In the “The 2nd YouTube-8M Video Understanding Challenge”, models are evaluated using the Global Average Precision (GAP) metric. In Eq. (9), p(i) and r(i) refer to the precision and recall of the top i predictions, respectively.

$$\begin{aligned} GAP = \sum _{k=1}^{20} p(i) * r(i) \end{aligned}$$
(9)
Table 1. A collection of the highest testing scores, as determined by Global Average Precision (GAP). Second Order refers to Sect. 3.3, Attention Enhanced refers to Sect. 3.1 and Attention NetVLAD refers to Sect. 3.2

Our results are encouraging, but currently, do not improve the state of the art. Our largest issue for the models listed in Table 1, as well as other models that exist in our GitHub repository, is the problem of generalization and/or overfitting, which is a relatively poorly understood topic. During training, we clearly have the capacity to learn training regularities, however, we inevitably overfit, even when experimenting with common techniques such as dropout and early stop.

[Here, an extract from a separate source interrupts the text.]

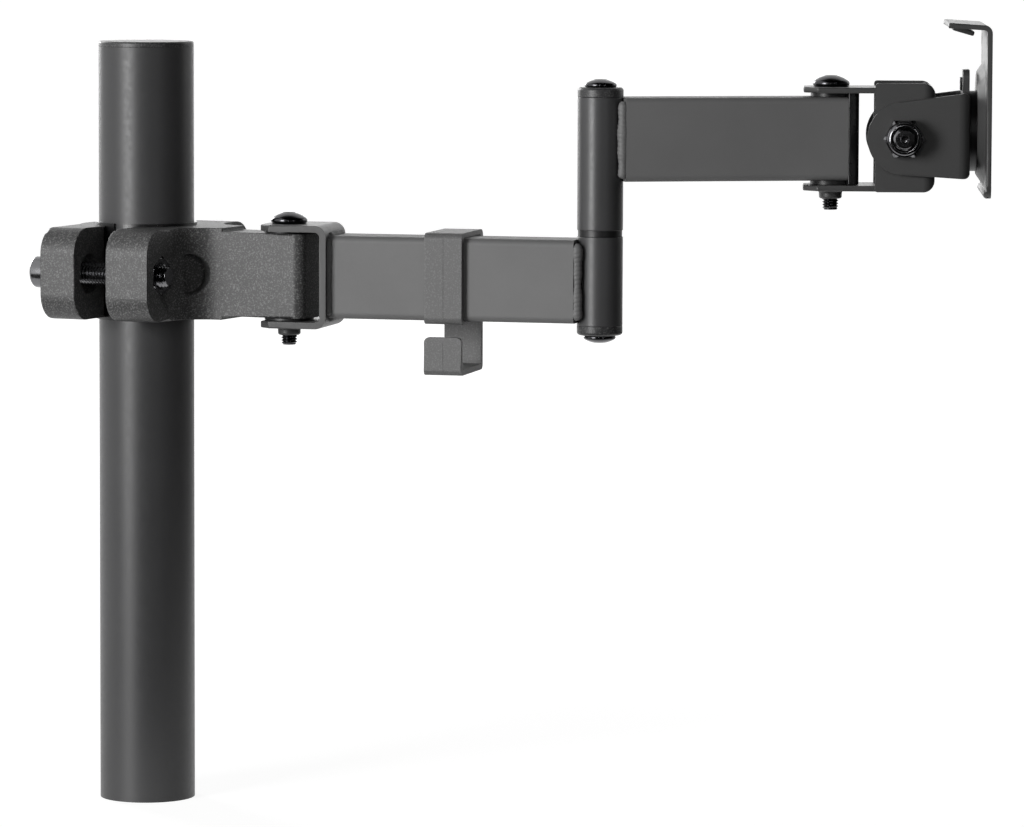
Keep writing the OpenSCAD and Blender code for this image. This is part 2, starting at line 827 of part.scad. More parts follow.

Despite our misfortune, it is possible to extend our second order models by creating a parallelizable Sinkhorn scaling algorithm to make use of crucial democratic weights, or by avoiding the stage of projecting input features into a low dimensional space (given hardware resources for such a model). In addition, exploration of other regularization techniques, such as regularizer cost functions from Sect. 3.3 are promising.

5 Conclusions

In this paper, we made modifications to the state-of-the-art approaches for aggregating local video descriptors. We drew a connection between NetVLAD and Transformers to learn cluster similarities per local descriptors. In addition, we had some encouraging results using a function approximation approach. These techniques increased model capacity compared to the state of the art. Experimental results demonstrate that the testing accuracy is similar to that of the state of the art. Due to the time constraints of the competition, we did not fully investigate parameter tuning or overfitting issues. We plan to explore regularization costs, as well as other avenues discussed for accuracy improvement.